Над Ирбитом серебряная февральская ночь. Морозное небо вызвездило. Под полозьями звонко скрипит снег. Колокольцы заливаются под дугой. Кошева, ныряя на ухабах, мчится вдоль улиц Ирбита.
Лавки уже закрыты, но площадь в центре города забита возами с товарами, так что нет свободного места. Днем и ночью ползут сюда обозы, вихрем летят бешеные тройки с пьяным гиканьем, с песнями. Из Москвы и Читы, из Лондона и Парижа, из Персии и Китая — со всех сторон съехались сюда, в этот незаметный уездный городок купцы и промышленники, фабриканты и торговцы пушниной и хлебом. Здесь заключаются миллионные сделки. Шумит, гремит на всю Россию Ирбитская ярмарка.
— В «Биржевую»!
В окнах сквозь ледяные узоры мелькают фигуры гостей. Из дверей вырываются белые клубы пара. Откуда-то доносятся звуки визгливой музыки и обрывки пьяной песни.

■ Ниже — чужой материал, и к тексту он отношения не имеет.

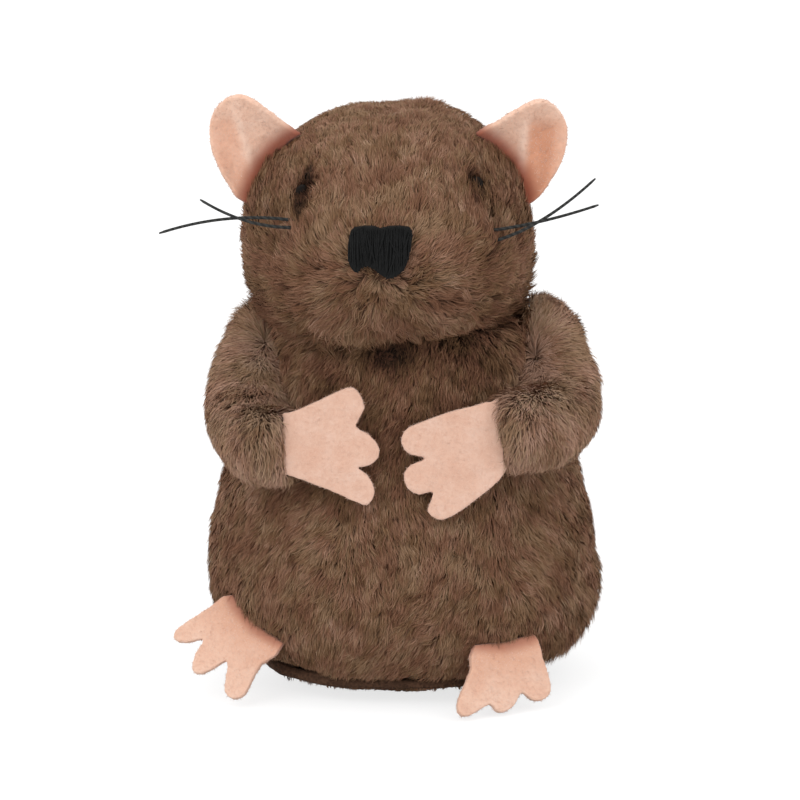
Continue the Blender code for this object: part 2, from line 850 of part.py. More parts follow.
def main():
    """Builds the whole toy."""
    clear_scene()
    plush = make_material("brown plush", (0.19, 0.10, 0.06), 0.95)
    felt = make_material("pink felt", (0.78, 0.48, 0.36), 0.95)
    wadding = make_material("white wadding", (0.80, 0.80, 0.78), 0.95)
    canvas = make_material("canvas", (0.60, 0.54, 0.40), 0.90)
    black_thread = make_material("black thread", (0.012, 0.012, 0.014), 0.70)
    grey_thread = make_material("dark grey thread", (0.035, 0.035, 0.033), 0.60)
    bead = make_material("dark bead", (0.010, 0.008, 0.007), 0.25)

    body_form = solid_sack(BODY, SACK_RINGS, SACK_SEGMENTS, inset=-GAP)
    body_form = as_cutter(add_object("body_form", body_form))
    head_form = solid_sack(HEAD, SACK_RINGS, SACK_SEGMENTS, inset=-GAP)
    head_form = as_cutter(add_object("head_form", head_form))

    body = body_pieces(plush, wadding, canvas)
    head = head_pieces(plush, wadding)
    nose(black_thread, head_form, head)
    eye("right", RIGHT_EYE_PLACE, bead, head)
    eye("left", LEFT_EYE_PLACE, bead, head)
    for name in WHISKER_SHARES:
        whisker(name, grey_thread, head)
    ear("right", RIGHT_EAR_LENGTH, RIGHT_EAR_WAY, RIGHT_EAR_PLACE, felt, head_form, head)
    ear("left", LEFT_EAR_LENGTH, LEFT_EAR_WAY, LEFT_EAR_PLACE, felt, head_form, head)

    right_sleeve = arm_pieces("right", RIGHT_ARM_SHARES, plush, wadding, body_form, body)
    left_sleeve = arm_pieces("left", LEFT_ARM_SHARES, plush, wadding, body_form, body)
    paw("right", RIGHT_PAW_SHARES, RIGHT_PAW_LENGTH, RIGHT_PAW_WAY, RIGHT_ARM_SHARES,
        felt, right_sleeve)
    paw("left", LEFT_PAW_SHARES, LEFT_PAW_LENGTH, LEFT_PAW_WAY, LEFT_ARM_SHARES,
        felt, left_sleeve)
    foot("right", RIGHT_FOOT_SHARES, RIGHT_FOOT_LENGTH, RIGHT_FOOT_WAY,
         RIGHT_FOOT_PLACE, felt, body_form, body)
    foot("left", LEFT_FOOT_SHARES, LEFT_FOOT_LENGTH, LEFT_FOOT_WAY,
         LEFT_FOOT_PLACE, felt, body_form, body)


if __name__ == "__main__":
    main()
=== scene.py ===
"""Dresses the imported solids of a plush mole, a toy for cats, as its photograph shows it.

The toy faces -Y and its own right is at -X. Lengths are in metres, unless a name ends in
_mm. The long pile grows as real fibres on the cloth, since nothing else gives its combed
streaks and its soft outline.
"""

import logging
import math
from collections.abc import Iterable
from dataclasses import dataclass
from enum import Enum

import bmesh
import bpy
import numpy as np
from mathutils import Matrix, Vector
from mathutils.bvhtree import BVHTree
from mathutils.kdtree import KDTree


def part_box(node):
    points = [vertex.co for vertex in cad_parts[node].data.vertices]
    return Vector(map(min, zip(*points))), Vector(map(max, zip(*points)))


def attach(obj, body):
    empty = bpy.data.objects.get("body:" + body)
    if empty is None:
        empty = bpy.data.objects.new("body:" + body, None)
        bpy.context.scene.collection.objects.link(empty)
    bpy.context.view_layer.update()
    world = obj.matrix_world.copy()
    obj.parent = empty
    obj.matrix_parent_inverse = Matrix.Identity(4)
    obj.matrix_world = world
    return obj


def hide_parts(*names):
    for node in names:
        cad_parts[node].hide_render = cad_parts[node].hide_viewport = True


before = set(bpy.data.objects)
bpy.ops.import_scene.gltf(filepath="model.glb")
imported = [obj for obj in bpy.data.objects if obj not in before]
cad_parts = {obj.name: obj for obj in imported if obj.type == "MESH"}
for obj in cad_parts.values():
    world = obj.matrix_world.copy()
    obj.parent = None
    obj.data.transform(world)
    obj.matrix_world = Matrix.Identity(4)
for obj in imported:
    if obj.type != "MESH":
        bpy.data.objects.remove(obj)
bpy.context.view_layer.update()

LOG = logging.getLogger("plush_mole")
MM = 0.001

# The export keeps a map of this name, so each fibre lies on it by its tone and its height
PILE_MAP = "OFBake"
# The attribute of painted shadow, warm shade and highlight on the felts
PAINTED_TINTS = "tints"

X, Y, Z = 0, 1, 2
CAMERA_ELEVATION = 15.0

# What a shader node takes: a number, a few numbers or another node's output
Socket = bpy.types.NodeSocket
Given = float | tuple[float, ...] | Socket

# The places and hex colours of a colour ramp
Stops = Iterable[tuple[float, str]]


class Side(Enum):
    """The toy's own sides."""

    RIGHT = "right"
    LEFT = "left"

    @property
    def sign(self) -> int:
        """The side's sign along X."""
        return -1 if self is Side.RIGHT else 1


def linear(hex_colour: str) -> tuple[float, float, float, float]:
    """Turns an sRGB colour into linear RGB.

    Args:
        hex_colour: a hash sign and six digits.

    Returns:
        The linear red, green and blue, and an alpha of 1.
    """
    steps = [int(hex_colour[i : i + 2], 16) / 255 for i in (1, 3, 5)]
    bright = [s / 12.92 if s <= 0.04045 else ((s + 0.055) / 1.055) ** 2.4 for s in steps]
    return (*bright, 1.0)


class Recipe:
    """A node tree while it is put together, for a material or for the world."""

    def __init__(self, owner: bpy.types.Material | bpy.types.World) -> None:
        """Empties a node tree, to fill it anew.

        Args:
            owner: the material or the world that it belongs to.
        """
        self.owner = owner
        owner.use_nodes = True
        self.tree = owner.node_tree
        self.tree.nodes.clear()

    @classmethod
    def material(cls, name: str) -> "Recipe":
        """Starts a material that is called what the real one is."""
        return cls(bpy.data.materials.new(name))

    def add(
        self,
        kind: str,
        inputs: dict[str | int, Given] | None = None,
        out: str | int = 0,
        stops: Stops = (),
        **settings: str | bool,
    ) -> Socket | None:
        """Adds a shader node with its settings, values and links.

        Args:
            kind: the node's type, without the word that each type starts with.
            inputs: a value or a socket for each input's name or number.
            out: the name or number of the output that is wanted.
            stops: places and hex colours of a colour ramp.
            settings: the node's own properties.

        Returns:
            That output's socket, if the node has outputs.
        """
        node = self.tree.nodes.new("ShaderNode" + kind)
        for name, value in settings.items():
            setattr(node, name, value)
        for key, value in (inputs or {}).items():
            if isinstance(value, bpy.types.NodeSocket):
                self.tree.links.new(value, node.inputs[key])
            else:
                node.inputs[key].default_value = value
        for number, (place, colour) in enumerate(stops):
            ramp = node.color_ramp.elements
            stop = ramp[number] if number < 2 else ramp.new(place)
            stop.position = place
            stop.color = linear(colour)
        return node.outputs[out] if len(node.outputs) else None

    def place(self) -> Socket:
        """The socket of a place in the piece's own space."""
        return self.add("TexCoord", out="Object")

    def parts(self, kind: str, name: str, whole: Socket) -> bpy.types.NodeOutputs:
        """The outputs of a node that takes a vector or a colour apart."""
        return self.add(kind, {name: whole}).node.outputs

    def reckon(
        self, operation: str, first: Given, second: Given = 0.0, **settings: bool
    ) -> Socket:
        """One sum of two numbers or sockets."""
        return self.add("Math", {0: first, 1: second}, operation=operation, **settings)

    def blend(self, share: Given, first: Given, second: Given, **settings: str) -> Socket:
        """Two colours mixed by a share."""
        inputs = {0: share, 6: first, 7: second}
        return self.add("Mix", inputs, out=2, data_type="RGBA", **settings)

    def mix(self, share: Given, first: Given, second: Given) -> Socket:
        """Two numbers mixed by a share."""
        return self.add("Mix", {0: share, 2: first, 3: second}, data_type="FLOAT")

    def ramp(self, share: Socket, stops: Stops) -> Socket:
        """The colour of a ramp at a share."""
        return self.add("ValToRGB", {"Fac": share}, stops=stops)

    def span(self, share: Socket, low: float, high: float) -> Socket:
        """A number that goes from low to high as the share does from 0 to 1."""
        return self.add("MapRange", {"Value": share, "To Min": low, "To Max": high})

    def noise(
        self, place: Socket, grain_mm: float, detail: float, distortion: float = 0.0
    ) -> Socket:
        """Adds a soft noise.

        Args:
            place: where it is read.
            grain_mm: the size of its grains.
            detail: how much fine grain lies in the coarse.
            distortion: how much the grain curls.

        Returns:
            The noise's socket.
        """
        inputs = {"Vector": place, "Scale": 1 / (grain_mm * MM)}
        inputs.update({"Detail": detail, "Distortion": distortion})
        return self.add("TexNoise", inputs, out="Fac")

    def seen_straight(self) -> Socket:
        """Asks how a ray reaches a surface.

        Returns:
            A share of 1 for what is seen straight, in a mirror or through glass.
        """
        rays = self.add("LightPath").node.outputs
        seen = rays["Is Camera Ray"]
        for more in ("Is Glossy Ray", "Is Transmission Ray"):
            seen = self.reckon("MAXIMUM", seen, rays[more])
        return seen

    def close(
        self,
        colour: Socket,
        roughness: Socket,
        relief: tuple[Socket, float, float] | None = None,
        specular: float = 0.5,
        more: Iterable[tuple[str, float]] = (),
    ) -> bpy.types.Material:
        """Ends a material with one Principled shader.

        Args:
            colour: its colour's socket.
            roughness: its roughness's socket.
            relief: a height's socket, how many millimetres high it is, and its strength.
            specular: its specular level.
            more: other inputs of the shader by name.

        Returns:
            The material.
        """
        inputs = {"Base Color": colour, "Roughness": roughness, "Specular IOR Level": specular}
        inputs.update(more)
        if relief:
            height, high_mm, strength = relief
            bump = {"Height": height, "Distance": high_mm * MM, "Strength": strength}
            inputs["Normal"] = self.add("Bump", bump)
        shader = self.add("BsdfPrincipled", inputs)
        self.add("OutputMaterial", {"Surface": shader})
        return self.owner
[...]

Лестница, устланная коврами, ведет в самое пекло. В зале, уставленном столиками, сидят и выпивают коммерческие тузы, дельцы с именами и без имен. Любители половить рыбку в мутной воде. Шабаш хищников.

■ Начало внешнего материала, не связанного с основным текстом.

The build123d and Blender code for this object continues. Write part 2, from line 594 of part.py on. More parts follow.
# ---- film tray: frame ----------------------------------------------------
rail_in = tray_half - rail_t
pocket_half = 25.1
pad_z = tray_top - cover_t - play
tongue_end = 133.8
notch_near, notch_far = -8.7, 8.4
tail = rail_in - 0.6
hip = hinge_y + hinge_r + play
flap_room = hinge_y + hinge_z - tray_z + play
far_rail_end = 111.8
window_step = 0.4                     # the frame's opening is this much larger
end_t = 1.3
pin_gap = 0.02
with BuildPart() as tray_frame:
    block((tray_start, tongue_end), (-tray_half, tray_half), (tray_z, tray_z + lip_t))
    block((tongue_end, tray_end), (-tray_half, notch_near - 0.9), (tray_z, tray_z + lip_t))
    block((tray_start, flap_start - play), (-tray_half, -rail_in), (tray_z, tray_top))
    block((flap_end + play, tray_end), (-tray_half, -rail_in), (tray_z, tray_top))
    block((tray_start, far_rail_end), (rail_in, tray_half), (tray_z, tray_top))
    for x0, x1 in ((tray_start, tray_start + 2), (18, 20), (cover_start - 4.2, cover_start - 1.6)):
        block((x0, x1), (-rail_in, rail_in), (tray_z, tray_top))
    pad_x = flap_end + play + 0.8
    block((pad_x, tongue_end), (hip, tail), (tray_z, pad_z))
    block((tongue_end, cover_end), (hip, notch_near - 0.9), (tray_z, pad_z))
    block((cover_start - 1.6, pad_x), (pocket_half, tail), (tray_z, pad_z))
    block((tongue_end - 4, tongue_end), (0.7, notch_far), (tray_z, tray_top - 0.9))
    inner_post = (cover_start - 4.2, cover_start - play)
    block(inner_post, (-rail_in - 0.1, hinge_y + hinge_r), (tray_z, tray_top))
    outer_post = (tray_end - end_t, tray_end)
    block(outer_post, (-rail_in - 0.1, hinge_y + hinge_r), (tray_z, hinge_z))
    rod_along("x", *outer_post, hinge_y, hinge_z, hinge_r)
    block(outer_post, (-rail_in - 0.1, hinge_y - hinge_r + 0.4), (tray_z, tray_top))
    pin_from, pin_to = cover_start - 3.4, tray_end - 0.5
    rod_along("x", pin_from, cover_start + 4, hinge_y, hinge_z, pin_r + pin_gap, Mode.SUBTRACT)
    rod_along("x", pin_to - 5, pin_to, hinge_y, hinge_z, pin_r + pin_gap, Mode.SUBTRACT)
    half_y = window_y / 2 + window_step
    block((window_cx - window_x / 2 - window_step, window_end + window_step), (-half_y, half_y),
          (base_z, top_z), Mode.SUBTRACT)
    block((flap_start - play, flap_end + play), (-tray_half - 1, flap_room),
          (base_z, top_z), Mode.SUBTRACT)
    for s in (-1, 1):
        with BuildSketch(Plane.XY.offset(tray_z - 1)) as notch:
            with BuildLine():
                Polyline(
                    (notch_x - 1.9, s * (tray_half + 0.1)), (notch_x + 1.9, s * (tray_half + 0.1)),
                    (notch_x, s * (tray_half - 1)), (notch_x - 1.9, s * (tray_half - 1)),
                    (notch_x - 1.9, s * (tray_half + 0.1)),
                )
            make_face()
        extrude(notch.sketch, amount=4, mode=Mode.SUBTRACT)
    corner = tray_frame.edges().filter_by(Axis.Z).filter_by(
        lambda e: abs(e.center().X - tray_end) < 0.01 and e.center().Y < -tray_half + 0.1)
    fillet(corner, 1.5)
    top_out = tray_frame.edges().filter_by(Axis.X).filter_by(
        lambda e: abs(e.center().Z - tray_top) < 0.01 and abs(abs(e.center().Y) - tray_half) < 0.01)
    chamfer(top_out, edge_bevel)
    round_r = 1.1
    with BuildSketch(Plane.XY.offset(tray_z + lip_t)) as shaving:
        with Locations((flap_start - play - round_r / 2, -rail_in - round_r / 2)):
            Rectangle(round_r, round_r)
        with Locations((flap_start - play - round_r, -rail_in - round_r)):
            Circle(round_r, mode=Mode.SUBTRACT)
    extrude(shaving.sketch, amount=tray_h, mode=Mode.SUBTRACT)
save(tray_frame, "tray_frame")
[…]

— Шире бери… Валяй! — орет во всю глотку купчик с лицом, опухшим от ярмарочного разгула. Два лакея держат его под руки.
На эстраде полупьяные и полуголые арфистки поют надсаженными голосами:
— Привел господь, в шестьдесят первый раз приехал на Ирбит, — благочестиво говорит седобородый купчина, попивая горячий чай.
Толпа напоминает ликующую шайку разбойников. Казалось, вся эта страшная сила прилаженных к делу капиталов бурлит, как вода в котле, и вот-вот разорвет котел и опустошительным потоком разольется по всей стране.
С той же мыслью о власти капитала, пришедшей на смену власти помещика, наблюдал молодой писатель и жизнь деревни. Не раз ездил он к своему двоюродному брату Луканину в Бобровку. И здесь видел он, что деревня превратилась в арену борьбы противоположных интересов.